I was on a location scouting trip in California when I found this background. When I was in the space my mind went to a concept that I had a few years ago involving a child and paper airplanes. From there I knew it was time to do this airplanes picture.
I thought of how you’d see seagulls flying in flocks, taking over the entire landscape. I pictured them swarming the scene – in the foreground, background, high in the air and all over. I wanted to play off that idea and fill the scene with the paper airplanes, and have a model caught in the middle of it all, reacting to the magical environment they were in.
Was this a previous idea at any point?
I have a running list of concepts – some of them are a single image, some are bigger projects that would be ten, twenty, or thirty images. I know that I’ll never be able to get to all of them in my life but I keep the list so that when it’s time to make new work that is self driven, I can refer back to it.
The process started in 2009 – I spent a lot of time thinking about pictures and as a result made photos like The Rocket Boy and Firefly Girl. As time went on we’ve chipped away at the list and added things and modified concepts over time.
Sometimes you just feel like certain pictures are never ready, but if you’ve got that big list of them and all of a sudden inspiration strikes or you discover a certain element in traveling or in work or life, that makes a concept really click, you know it’s time to make that photo.
The list is always changing and evolving, we add to it when it’s relevant. I don’t force myself to be creative, I can’t make myself sit down and devote an hour a week to it. A lot of times with traveling, I’ll be in a state of mind or mood and see something that gives me an idea for a picture – I’ll see something getting on a plane or I’ll see something being on set wherever we are and an idea will manifest itself. I try to remember it and then write it down in my logbook.
Is there ever a “eureka” moment or does the concepting process evolve? How do other collaborators play into that process?
It is an evolving process certainly. I remember that I first thought the paper airplanes photo was with a male child, but it wasn’t clicking, it wasn’t finishing itself. I think the image had to do with stumbling upon our model. It was a chance occurrence, and she seemed very good for this concept. When I spoke with the stylist about what the girl would be wearing everything came full circle in a very simple, minimal but modern and clever way. I closed the loop on the picture at that point – It was just time to execute.
I think with my experience, I’m good at knowing what I want. With the retouching end of it, I started doing my own retouching for six years and I understand the process. Ultimately though, I need the real expertise of our digital artists to make the final vision. I’m always confident that we’ll be capable of putting this final picture together in post – I consider how to light and shoot it, but I always want to go over it with everyone to be 100% sure. They could see something that I might miss, or another way of approaching the image to make it come together easier in post. It’s very similar in regards to the styling. If I did the styling and the shopping and the retouching, this picture would be probably half as successful. Knowing exactly what I want for the image and being the driving creative force, it’s incredibly helpful to work with that team of people. The stylists input overall on mood and vision helped sway me to take it a little bit further and make it something that was better.
Any closing thoughts?
This project came together shockingly well. Thinking back to 2009, The Rocket Boy image took weeks if not months of refining to make it finally match my vision. I think though, when you’re working on your own and you know 90% of where you want to go with it and you don’t have on set limitations you just need focus and time and a commitment to getting there and finishing the image.
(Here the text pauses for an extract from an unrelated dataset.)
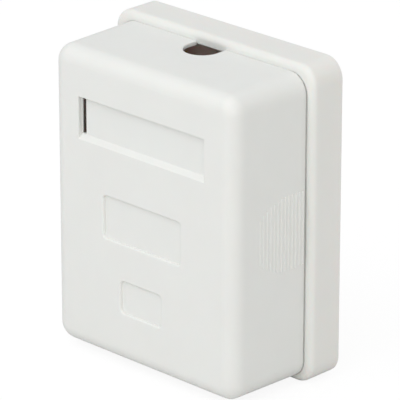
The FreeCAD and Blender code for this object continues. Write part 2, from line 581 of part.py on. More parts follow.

With a shoot like this, it’s nice to have the concept locked down to say “this is exactly the picture we’re going to make,” but when you’re actually on set and shooting, you still want the natural process of photography to happen. Even if you’ve got an exact expression in mind, you’re still waiting for that special moment. You’re still waiting for serendipity. You think you’re there but you’ve got to try other things – you have to put your model in different positions, you have to try and get more out of them, more than what they naturally are. You need to keep asking yourself, where are they going to fit in the frame? What’s best? Are they running, are they jumping? Are they laughing or are they going to be sad? You always need to be channeling lots of different moods and motivations and to really make sure to test that the concept holds up as well as you think it will.